Goal: The lines to print start at the one containing "relax.iterations = RELAXING_PASSES" and end at the one containing "bpy.context.scene.collection.objects.link(empty)"; print them exactly, ends included, and only them.
━━━━━ Listed records
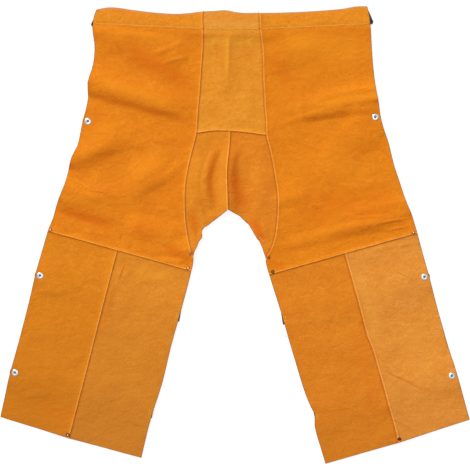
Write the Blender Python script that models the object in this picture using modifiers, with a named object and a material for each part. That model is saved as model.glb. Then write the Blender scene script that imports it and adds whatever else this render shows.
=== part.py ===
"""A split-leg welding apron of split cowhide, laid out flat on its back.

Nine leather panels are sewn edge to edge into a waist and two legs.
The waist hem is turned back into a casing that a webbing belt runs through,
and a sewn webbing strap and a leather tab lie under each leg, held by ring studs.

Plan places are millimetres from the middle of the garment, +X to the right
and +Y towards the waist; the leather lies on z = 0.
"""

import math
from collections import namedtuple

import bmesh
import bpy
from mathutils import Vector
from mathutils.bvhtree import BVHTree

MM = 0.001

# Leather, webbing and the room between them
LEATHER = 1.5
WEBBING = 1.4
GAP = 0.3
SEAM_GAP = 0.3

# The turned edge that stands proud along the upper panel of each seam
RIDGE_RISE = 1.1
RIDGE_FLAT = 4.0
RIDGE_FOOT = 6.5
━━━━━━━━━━
━━━━━ Listed records
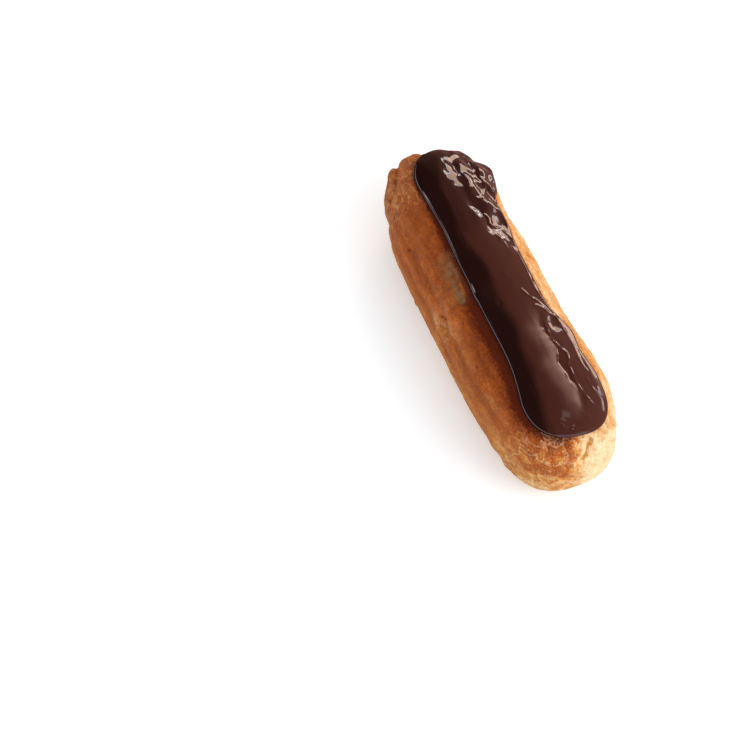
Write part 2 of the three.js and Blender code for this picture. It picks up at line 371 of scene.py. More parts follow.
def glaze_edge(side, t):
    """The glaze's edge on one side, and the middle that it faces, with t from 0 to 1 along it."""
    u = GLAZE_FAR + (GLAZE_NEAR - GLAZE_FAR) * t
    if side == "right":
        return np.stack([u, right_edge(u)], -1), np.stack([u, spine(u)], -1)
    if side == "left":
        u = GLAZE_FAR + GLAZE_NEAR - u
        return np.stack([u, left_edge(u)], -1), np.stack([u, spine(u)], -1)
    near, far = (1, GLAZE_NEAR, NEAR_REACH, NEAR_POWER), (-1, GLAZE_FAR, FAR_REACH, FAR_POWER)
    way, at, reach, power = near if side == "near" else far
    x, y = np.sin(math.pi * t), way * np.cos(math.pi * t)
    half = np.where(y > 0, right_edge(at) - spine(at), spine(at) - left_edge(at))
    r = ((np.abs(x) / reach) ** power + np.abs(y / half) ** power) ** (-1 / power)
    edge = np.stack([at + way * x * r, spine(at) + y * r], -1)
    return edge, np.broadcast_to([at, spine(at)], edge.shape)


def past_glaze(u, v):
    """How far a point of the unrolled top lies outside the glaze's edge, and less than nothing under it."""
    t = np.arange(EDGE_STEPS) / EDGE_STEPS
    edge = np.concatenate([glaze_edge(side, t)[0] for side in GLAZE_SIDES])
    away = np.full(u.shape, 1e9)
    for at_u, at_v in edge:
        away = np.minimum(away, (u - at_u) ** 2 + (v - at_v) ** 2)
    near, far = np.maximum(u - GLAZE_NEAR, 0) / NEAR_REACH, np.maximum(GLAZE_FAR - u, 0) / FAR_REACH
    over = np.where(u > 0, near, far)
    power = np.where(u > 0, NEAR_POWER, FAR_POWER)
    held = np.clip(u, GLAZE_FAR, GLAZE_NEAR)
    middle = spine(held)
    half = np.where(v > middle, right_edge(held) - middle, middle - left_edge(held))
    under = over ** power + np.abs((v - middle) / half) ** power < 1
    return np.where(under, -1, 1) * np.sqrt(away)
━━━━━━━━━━
━━━━━ Listed records
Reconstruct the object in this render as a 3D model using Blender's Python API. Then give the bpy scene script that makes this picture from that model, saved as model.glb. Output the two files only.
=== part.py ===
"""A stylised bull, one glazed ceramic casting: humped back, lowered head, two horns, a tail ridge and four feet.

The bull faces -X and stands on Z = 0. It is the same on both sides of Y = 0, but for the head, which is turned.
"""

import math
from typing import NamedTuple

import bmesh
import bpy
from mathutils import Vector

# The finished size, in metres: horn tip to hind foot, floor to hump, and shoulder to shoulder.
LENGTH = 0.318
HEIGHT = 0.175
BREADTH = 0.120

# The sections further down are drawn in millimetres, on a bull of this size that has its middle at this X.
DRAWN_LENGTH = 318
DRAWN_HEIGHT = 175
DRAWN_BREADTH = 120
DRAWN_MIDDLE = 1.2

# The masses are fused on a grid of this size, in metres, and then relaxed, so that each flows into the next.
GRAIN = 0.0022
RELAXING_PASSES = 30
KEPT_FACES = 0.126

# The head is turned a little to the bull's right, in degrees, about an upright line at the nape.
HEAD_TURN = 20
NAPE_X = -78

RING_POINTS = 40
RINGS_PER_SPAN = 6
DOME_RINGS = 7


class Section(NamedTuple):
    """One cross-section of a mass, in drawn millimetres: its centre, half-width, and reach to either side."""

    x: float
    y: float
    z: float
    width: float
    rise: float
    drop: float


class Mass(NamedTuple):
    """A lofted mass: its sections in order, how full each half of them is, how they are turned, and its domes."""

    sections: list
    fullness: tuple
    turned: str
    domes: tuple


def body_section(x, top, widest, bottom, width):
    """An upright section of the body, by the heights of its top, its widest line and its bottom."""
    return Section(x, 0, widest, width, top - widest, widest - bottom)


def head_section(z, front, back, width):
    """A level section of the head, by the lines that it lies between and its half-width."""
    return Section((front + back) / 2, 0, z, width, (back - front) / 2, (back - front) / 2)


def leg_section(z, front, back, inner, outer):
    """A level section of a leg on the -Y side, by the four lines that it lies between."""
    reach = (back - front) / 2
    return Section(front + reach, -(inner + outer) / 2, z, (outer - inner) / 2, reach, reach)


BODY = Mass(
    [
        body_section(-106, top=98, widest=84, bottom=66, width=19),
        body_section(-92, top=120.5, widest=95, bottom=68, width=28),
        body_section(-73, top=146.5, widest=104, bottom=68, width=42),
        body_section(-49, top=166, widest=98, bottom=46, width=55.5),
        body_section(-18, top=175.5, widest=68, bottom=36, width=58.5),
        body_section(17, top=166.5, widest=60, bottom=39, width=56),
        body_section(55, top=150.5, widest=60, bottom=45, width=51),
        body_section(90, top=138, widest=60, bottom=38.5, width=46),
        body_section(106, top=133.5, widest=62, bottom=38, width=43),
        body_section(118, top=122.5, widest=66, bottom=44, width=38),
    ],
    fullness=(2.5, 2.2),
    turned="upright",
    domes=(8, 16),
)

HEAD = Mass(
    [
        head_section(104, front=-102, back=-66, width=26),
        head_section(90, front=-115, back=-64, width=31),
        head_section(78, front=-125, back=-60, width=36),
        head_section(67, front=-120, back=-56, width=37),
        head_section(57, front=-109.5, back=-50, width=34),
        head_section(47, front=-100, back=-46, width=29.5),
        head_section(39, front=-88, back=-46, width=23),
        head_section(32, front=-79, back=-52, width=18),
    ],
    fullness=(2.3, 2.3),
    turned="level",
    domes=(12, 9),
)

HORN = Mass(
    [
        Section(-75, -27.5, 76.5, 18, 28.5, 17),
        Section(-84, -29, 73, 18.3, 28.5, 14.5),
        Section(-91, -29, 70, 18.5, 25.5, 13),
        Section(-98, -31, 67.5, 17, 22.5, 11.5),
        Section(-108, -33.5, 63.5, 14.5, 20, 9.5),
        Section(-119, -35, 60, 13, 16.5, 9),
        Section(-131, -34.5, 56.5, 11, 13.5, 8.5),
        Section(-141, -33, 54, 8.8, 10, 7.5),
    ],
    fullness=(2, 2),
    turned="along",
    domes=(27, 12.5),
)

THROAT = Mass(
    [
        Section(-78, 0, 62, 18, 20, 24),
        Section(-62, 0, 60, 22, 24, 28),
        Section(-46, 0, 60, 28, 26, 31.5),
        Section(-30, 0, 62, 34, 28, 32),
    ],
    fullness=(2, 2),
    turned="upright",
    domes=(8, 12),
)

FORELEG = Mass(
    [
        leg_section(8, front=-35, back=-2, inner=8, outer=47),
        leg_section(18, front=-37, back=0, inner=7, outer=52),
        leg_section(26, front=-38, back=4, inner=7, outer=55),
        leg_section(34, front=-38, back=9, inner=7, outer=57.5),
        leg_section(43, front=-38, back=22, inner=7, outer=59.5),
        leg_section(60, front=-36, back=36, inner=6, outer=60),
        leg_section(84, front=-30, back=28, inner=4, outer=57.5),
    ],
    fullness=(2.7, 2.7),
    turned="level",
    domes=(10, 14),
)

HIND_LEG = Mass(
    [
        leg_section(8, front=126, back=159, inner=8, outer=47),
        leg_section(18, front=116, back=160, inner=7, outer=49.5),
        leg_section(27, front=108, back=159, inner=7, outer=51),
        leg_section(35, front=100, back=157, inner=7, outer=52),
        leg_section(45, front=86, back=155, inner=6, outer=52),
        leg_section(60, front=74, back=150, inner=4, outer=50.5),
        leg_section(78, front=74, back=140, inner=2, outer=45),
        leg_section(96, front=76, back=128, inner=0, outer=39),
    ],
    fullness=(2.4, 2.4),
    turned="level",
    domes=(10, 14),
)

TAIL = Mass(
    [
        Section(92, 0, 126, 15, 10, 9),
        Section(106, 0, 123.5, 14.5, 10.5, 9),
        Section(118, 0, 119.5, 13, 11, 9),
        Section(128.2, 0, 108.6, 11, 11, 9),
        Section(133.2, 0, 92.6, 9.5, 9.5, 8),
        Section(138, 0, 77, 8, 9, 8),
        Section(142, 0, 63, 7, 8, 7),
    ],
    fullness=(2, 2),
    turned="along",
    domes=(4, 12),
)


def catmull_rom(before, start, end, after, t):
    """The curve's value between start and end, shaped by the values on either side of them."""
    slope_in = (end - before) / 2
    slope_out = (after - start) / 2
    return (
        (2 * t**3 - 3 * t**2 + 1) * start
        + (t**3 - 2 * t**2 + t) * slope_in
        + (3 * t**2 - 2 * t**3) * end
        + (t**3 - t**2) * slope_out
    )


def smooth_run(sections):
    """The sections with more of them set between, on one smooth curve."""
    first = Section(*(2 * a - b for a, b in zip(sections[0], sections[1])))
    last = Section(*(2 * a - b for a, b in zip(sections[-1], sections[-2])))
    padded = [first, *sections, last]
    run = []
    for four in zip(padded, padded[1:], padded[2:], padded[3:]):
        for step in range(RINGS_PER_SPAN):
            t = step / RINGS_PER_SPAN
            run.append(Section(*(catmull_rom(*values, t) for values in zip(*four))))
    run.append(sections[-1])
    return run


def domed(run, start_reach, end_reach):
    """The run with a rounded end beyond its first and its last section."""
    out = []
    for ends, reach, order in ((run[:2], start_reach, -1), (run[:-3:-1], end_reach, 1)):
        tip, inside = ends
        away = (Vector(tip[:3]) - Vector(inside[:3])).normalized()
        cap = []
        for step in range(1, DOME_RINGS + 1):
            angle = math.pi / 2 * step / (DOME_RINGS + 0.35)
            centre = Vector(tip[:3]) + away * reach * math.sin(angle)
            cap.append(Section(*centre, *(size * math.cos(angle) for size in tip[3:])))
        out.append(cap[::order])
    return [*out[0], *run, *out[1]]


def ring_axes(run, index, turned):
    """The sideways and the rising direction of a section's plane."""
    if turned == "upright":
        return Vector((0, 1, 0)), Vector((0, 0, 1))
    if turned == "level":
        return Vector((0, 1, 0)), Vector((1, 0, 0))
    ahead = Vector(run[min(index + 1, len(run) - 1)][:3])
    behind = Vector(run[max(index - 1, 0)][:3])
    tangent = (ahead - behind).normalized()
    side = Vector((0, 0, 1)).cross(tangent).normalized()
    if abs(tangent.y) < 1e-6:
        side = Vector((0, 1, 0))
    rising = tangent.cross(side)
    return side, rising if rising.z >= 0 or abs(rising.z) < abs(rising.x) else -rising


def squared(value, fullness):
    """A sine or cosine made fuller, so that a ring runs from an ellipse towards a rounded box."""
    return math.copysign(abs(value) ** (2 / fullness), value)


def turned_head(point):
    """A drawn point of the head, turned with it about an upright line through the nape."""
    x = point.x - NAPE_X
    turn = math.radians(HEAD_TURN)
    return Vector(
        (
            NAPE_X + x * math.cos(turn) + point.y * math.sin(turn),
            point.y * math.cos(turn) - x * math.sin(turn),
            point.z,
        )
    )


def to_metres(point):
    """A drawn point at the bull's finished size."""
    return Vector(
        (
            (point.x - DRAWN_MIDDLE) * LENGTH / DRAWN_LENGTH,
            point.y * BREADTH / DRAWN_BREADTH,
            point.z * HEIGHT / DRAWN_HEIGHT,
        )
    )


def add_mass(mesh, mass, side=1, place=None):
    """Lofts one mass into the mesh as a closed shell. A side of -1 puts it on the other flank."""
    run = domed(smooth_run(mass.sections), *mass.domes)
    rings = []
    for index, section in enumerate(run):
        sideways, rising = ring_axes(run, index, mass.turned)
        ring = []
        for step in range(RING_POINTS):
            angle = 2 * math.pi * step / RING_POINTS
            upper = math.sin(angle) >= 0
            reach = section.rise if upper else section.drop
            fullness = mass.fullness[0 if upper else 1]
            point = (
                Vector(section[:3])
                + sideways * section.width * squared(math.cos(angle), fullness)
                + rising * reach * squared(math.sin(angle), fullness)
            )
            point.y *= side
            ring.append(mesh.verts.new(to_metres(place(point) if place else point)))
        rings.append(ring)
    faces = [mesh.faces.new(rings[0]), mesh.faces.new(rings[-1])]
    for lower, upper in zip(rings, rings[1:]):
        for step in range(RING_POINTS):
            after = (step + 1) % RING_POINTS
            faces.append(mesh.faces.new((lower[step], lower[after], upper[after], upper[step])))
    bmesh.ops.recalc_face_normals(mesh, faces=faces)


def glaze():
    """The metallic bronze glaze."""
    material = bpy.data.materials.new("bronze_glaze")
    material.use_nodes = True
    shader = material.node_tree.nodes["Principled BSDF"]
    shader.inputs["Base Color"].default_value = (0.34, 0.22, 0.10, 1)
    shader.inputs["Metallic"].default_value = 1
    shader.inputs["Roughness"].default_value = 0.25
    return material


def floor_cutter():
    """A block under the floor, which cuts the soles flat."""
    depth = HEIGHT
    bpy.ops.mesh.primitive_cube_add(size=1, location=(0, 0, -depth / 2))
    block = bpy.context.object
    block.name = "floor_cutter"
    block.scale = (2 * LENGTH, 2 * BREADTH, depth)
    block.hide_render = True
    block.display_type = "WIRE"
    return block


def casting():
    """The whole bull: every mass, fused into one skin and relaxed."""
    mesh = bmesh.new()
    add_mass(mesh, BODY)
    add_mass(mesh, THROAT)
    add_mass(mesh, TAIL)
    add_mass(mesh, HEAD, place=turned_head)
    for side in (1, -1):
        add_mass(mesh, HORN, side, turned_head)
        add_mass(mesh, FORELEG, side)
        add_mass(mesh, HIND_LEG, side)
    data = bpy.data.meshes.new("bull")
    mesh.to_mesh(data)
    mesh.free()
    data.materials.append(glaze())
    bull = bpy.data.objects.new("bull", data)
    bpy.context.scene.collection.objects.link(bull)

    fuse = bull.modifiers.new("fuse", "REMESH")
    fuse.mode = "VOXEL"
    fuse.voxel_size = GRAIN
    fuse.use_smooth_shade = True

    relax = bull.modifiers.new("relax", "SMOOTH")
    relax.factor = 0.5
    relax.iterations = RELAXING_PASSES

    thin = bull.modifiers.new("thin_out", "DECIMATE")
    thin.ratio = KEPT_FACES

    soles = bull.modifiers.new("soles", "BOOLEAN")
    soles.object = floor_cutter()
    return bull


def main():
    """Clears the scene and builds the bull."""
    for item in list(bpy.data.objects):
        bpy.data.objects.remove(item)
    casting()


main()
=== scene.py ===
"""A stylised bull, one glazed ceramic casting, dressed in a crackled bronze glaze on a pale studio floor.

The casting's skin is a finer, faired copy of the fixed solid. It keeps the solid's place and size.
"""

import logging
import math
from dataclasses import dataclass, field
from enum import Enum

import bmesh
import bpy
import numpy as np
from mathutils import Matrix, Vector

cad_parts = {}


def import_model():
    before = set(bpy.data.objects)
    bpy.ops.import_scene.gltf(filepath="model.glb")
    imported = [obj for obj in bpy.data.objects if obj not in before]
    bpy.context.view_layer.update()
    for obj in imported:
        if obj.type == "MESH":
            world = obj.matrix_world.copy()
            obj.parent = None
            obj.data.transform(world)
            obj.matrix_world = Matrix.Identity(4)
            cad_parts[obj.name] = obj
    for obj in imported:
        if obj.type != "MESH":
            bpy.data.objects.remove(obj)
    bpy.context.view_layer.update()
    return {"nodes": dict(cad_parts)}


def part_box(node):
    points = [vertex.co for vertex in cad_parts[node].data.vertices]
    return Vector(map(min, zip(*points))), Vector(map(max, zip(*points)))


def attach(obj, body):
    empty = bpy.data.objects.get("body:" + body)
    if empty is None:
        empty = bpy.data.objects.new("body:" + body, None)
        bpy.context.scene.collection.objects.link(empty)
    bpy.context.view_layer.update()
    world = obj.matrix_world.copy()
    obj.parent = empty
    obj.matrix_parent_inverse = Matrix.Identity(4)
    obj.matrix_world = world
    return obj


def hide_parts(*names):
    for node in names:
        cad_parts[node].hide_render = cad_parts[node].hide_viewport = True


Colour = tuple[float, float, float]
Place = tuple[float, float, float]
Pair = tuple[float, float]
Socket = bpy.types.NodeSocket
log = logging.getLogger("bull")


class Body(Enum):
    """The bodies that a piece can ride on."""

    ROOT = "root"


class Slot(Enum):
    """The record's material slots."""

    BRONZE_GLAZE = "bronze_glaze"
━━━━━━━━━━
Worked answer:
    relax.iterations = RELAXING_PASSES

    thin = bull.modifiers.new("thin_out", "DECIMATE")
    thin.ratio = KEPT_FACES

    soles = bull.modifiers.new("soles", "BOOLEAN")
    soles.object = floor_cutter()
    return bull


def main():
    """Clears the scene and builds the bull."""
    for item in list(bpy.data.objects):
        bpy.data.objects.remove(item)
    casting()


main()
=== scene.py ===
"""A stylised bull, one glazed ceramic casting, dressed in a crackled bronze glaze on a pale studio floor.

The casting's skin is a finer, faired copy of the fixed solid. It keeps the solid's place and size.
"""

import logging
import math
from dataclasses import dataclass, field
from enum import Enum

import bmesh
import bpy
import numpy as np
from mathutils import Matrix, Vector

cad_parts = {}


def import_model():
    before = set(bpy.data.objects)
    bpy.ops.import_scene.gltf(filepath="model.glb")
    imported = [obj for obj in bpy.data.objects if obj not in before]
    bpy.context.view_layer.update()
    for obj in imported:
        if obj.type == "MESH":
            world = obj.matrix_world.copy()
            obj.parent = None
            obj.data.transform(world)
            obj.matrix_world = Matrix.Identity(4)
            cad_parts[obj.name] = obj
    for obj in imported:
        if obj.type != "MESH":
            bpy.data.objects.remove(obj)
    bpy.context.view_layer.update()
    return {"nodes": dict(cad_parts)}


def part_box(node):
    points = [vertex.co for vertex in cad_parts[node].data.vertices]
    return Vector(map(min, zip(*points))), Vector(map(max, zip(*points)))


def attach(obj, body):
    empty = bpy.data.objects.get("body:" + body)
    if empty is None:
        empty = bpy.data.objects.new("body:" + body, None)
        bpy.context.scene.collection.objects.link(empty)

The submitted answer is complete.